▸ Work required
Copy every line of the data exactly, leaving nothing out.

▸ Collected material
====================

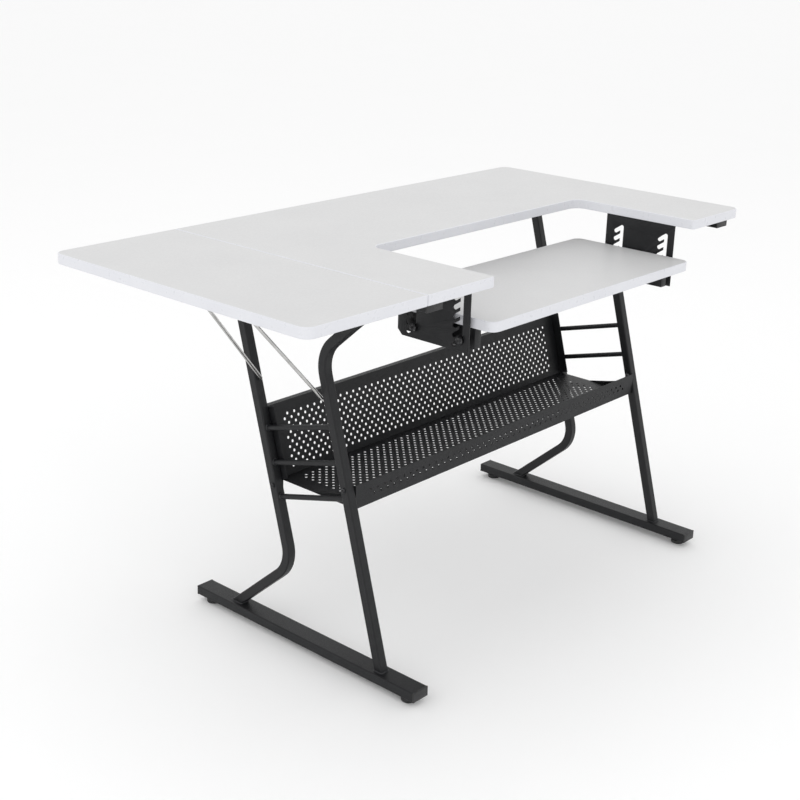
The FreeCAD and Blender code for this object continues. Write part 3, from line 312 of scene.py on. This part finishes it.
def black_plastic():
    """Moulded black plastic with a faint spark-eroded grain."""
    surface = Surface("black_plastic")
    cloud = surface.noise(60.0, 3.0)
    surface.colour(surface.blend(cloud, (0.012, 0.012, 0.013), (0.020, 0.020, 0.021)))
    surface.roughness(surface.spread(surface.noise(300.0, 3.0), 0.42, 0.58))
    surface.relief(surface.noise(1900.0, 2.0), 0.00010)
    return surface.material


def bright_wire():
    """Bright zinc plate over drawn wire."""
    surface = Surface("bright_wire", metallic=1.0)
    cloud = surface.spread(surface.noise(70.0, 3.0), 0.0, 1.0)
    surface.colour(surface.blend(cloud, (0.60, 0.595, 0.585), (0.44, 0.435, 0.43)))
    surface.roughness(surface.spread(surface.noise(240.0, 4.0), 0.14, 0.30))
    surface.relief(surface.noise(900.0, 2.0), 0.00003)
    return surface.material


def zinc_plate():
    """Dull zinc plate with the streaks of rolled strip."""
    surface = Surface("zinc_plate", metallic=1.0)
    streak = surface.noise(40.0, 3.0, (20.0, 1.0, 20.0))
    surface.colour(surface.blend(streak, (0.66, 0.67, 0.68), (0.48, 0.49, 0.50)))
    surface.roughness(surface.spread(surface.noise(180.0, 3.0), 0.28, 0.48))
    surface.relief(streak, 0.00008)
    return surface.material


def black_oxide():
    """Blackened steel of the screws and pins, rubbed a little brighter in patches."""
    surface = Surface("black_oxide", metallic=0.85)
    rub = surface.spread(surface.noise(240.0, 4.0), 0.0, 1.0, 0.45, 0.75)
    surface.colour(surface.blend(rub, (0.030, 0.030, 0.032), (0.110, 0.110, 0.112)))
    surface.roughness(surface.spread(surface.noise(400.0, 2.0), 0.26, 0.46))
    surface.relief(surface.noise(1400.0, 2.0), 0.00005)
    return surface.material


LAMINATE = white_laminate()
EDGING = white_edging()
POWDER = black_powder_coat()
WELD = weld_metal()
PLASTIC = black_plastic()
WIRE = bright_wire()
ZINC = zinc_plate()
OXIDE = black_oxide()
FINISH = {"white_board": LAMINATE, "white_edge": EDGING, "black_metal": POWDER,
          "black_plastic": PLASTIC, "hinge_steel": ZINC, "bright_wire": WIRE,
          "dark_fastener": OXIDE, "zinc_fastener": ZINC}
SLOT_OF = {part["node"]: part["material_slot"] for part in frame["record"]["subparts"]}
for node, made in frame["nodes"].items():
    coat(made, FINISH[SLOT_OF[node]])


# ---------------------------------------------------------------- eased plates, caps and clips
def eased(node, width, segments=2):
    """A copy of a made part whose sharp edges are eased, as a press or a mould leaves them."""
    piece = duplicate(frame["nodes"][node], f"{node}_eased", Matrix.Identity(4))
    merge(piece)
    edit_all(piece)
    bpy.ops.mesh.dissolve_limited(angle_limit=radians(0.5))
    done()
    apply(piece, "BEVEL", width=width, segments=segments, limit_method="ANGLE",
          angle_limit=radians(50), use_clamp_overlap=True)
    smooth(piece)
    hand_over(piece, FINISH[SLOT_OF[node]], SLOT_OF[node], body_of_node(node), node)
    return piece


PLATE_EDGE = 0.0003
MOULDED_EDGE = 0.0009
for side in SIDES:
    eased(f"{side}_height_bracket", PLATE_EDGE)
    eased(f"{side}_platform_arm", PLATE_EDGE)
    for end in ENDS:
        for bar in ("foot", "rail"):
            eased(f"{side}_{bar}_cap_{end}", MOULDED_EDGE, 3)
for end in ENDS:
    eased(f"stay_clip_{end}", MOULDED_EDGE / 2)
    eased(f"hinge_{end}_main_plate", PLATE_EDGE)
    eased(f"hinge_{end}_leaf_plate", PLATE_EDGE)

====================

▸ Task solution
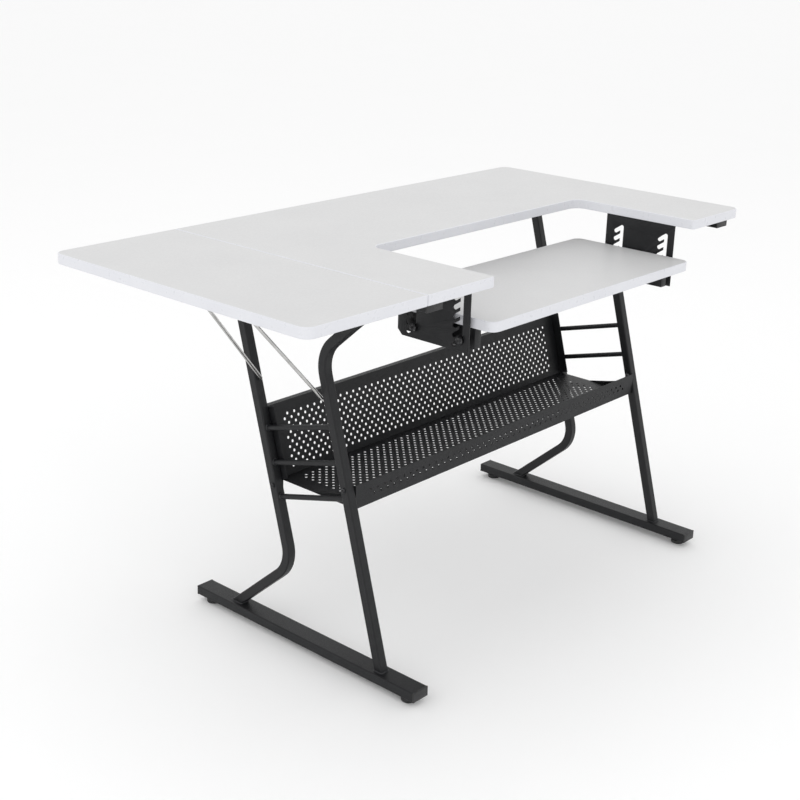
The FreeCAD and Blender code for this object continues. Write part 3, from line 312 of scene.py on. This part finishes it.
def black_plastic():
    """Moulded black plastic with a faint spark-eroded grain."""
    surface = Surface("black_plastic")
    cloud = surface.noise(60.0, 3.0)
    surface.colour(surface.blend(cloud, (0.012, 0.012, 0.013), (0.020, 0.020, 0.021)))
    surface.roughness(surface.spread(surface.noise(300.0, 3.0), 0.42, 0.58))
    surface.relief(surface.noise(1900.0, 2.0), 0.00010)
    return surface.material


def bright_wire():
    """Bright zinc plate over drawn wire."""
    surface = Surface("bright_wire", metallic=1.0)
    cloud = surface.spread(surface.noise(70.0, 3.0), 0.0, 1.0)
    surface.colour(surface.blend(cloud, (0.60, 0.595, 0.585), (0.44, 0.435, 0.43)))
    surface.roughness(surface.spread(surface.noise(240.0, 4.0), 0.14, 0.30))
    surface.relief(surface.noise(900.0, 2.0), 0.00003)
    return surface.material


def zinc_plate():
    """Dull zinc plate with the streaks of rolled strip."""
    surface = Surface("zinc_plate", metallic=1.0)
    streak = surface.noise(40.0, 3.0, (20.0, 1.0, 20.0))
    surface.colour(surface.blend(streak, (0.66, 0.67, 0.68), (0.48, 0.49, 0.50)))
    surface.roughness(surface.spread(surface.noise(180.0, 3.0), 0.28, 0.48))
    surface.relief(streak, 0.00008)
    return surface.material


def black_oxide():
    """Blackened steel of the screws and pins, rubbed a little brighter in patches."""
    surface = Surface("black_oxide", metallic=0.85)
    rub = surface.spread(surface.noise(240.0, 4.0), 0.0, 1.0, 0.45, 0.75)
    surface.colour(surface.blend(rub, (0.030, 0.030, 0.032), (0.110, 0.110, 0.112)))
    surface.roughness(surface.spread(surface.noise(400.0, 2.0), 0.26, 0.46))
    surface.relief(surface.noise(1400.0, 2.0), 0.00005)
    return surface.material


LAMINATE = white_laminate()
EDGING = white_edging()
POWDER = black_powder_coat()
WELD = weld_metal()
PLASTIC = black_plastic()
WIRE = bright_wire()
ZINC = zinc_plate()
OXIDE = black_oxide()
FINISH = {"white_board": LAMINATE, "white_edge": EDGING, "black_metal": POWDER,
          "black_plastic": PLASTIC, "hinge_steel": ZINC, "bright_wire": WIRE,
          "dark_fastener": OXIDE, "zinc_fastener": ZINC}
SLOT_OF = {part["node"]: part["material_slot"] for part in frame["record"]["subparts"]}
for node, made in frame["nodes"].items():
    coat(made, FINISH[SLOT_OF[node]])


# ---------------------------------------------------------------- eased plates, caps and clips
def eased(node, width, segments=2):
    """A copy of a made part whose sharp edges are eased, as a press or a mould leaves them."""
    piece = duplicate(frame["nodes"][node], f"{node}_eased", Matrix.Identity(4))
    merge(piece)
    edit_all(piece)
    bpy.ops.mesh.dissolve_limited(angle_limit=radians(0.5))
    done()
    apply(piece, "BEVEL", width=width, segments=segments, limit_method="ANGLE",
          angle_limit=radians(50), use_clamp_overlap=True)
    smooth(piece)
    hand_over(piece, FINISH[SLOT_OF[node]], SLOT_OF[node], body_of_node(node), node)
    return piece


PLATE_EDGE = 0.0003
MOULDED_EDGE = 0.0009
for side in SIDES:
    eased(f"{side}_height_bracket", PLATE_EDGE)
    eased(f"{side}_platform_arm", PLATE_EDGE)
    for end in ENDS:
        for bar in ("foot", "rail"):
            eased(f"{side}_{bar}_cap_{end}", MOULDED_EDGE, 3)
for end in ENDS:
    eased(f"stay_clip_{end}", MOULDED_EDGE / 2)
    eased(f"hinge_{end}_main_plate", PLATE_EDGE)
    eased(f"hinge_{end}_leaf_plate", PLATE_EDGE)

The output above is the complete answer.